Malgré les dures années qu’elle a passées au coeur du désert australien Sarah a peu changé(...) Selon son habitude, elle est vêtue avec une élégance et simplicité et ne porte en guise de bijoux qu’un pendentif en or serti d’une opale, une pierre exceptionnelle aux reflets d’eau et de feu, que lui ont offert les femmes du clan  qui l’a adoptée. Elle est attentive à ce qui l’entoure, bien que son visage soit aussi impassible que celui de l’aborigène qu’elle accompagne. La journaliste la présente comme une spécialiste des coutumes abos, expliquant qu’elle a vécu plusieurs années avec les peintres, hommes et femmes, du grand Nord australien, partageant leur vie dans le désert: elle a réalisé sur ces nomades l’un des meilleurs documentaires connus à ce jour, régulièrement diffusé sur Canal plus et Arte.(...) Elle explique au micro la symbolique de la fresque unique qu’il élabore minutieusement depuis six mois, préparant ses couleurs acryliques et peignant jour et nuit, suspendu sur de hauts échafaudages, tel un serpent arc-en-ciel sur une branche d’arbre, perdu dans cet autre désert de pierre et de béton qu’est Paris. La journaliste demande au peintre si le Musée des Arts premiers répond aux espoirs des peuples aborigènes, Sarah traduit simultanément la réponse  qu’il donne en langue vernaculaire : ils sont heureux que cet hommage soit rendu à leurs traditions dans une ville aussi importante que Paris, mais figurer dans un musée ethnographique ne suffit pas à leur faire oublier les difficultés quotidiennes que rencontre leur communauté.

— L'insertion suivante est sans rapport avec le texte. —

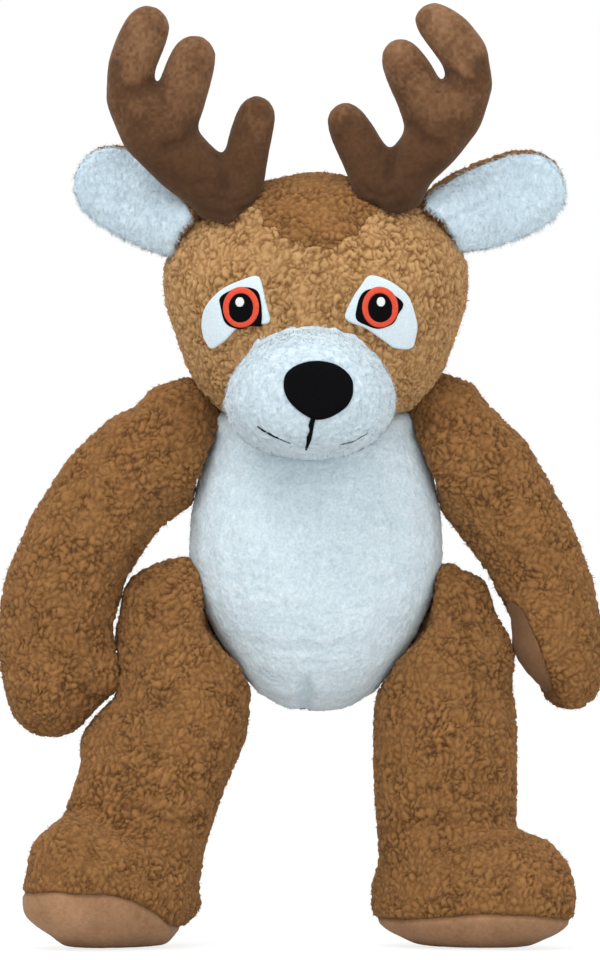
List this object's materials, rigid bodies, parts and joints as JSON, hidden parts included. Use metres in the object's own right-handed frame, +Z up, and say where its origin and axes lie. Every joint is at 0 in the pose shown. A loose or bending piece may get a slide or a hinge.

« Quelle est votre opinion personnelle sur ce Musée? » demande la journaliste à Sarah, qui explique que le bénéfice de cette promotion des Arts Premiers profite essentiellement aux riches collectionneurs et aux marchands d’art occidentaux, résultat dont les premiers effets sont déjà sensibles : le moindre objet ancien d’Océanie ou de Papouasie atteint un prix vertigineux…»

_______

Ce livre est disponible en librairies à Paris, et bientôt dans celles de Nouméa et du Pacifique, il peut être commandé à l'Harmattan  service des ventes. (son prix: 17 euros)

______



Jean François Vernay nous prie d'annoncer que sa conférence :
"Panorama du roman aborigène (1978-2007)sera donnée le 5 janvier  à la MNC (Paris) à 19h.

Ce professeur d'anglais du lycée de Magenta vient d' obtenir le prix "Lions club" de Thèse Pac pour sa thèse consacrée à un écrivain australien:
 Illusion et réalité dans l’œuvre romanesque de Christopher John Koch, thèse de doctorat.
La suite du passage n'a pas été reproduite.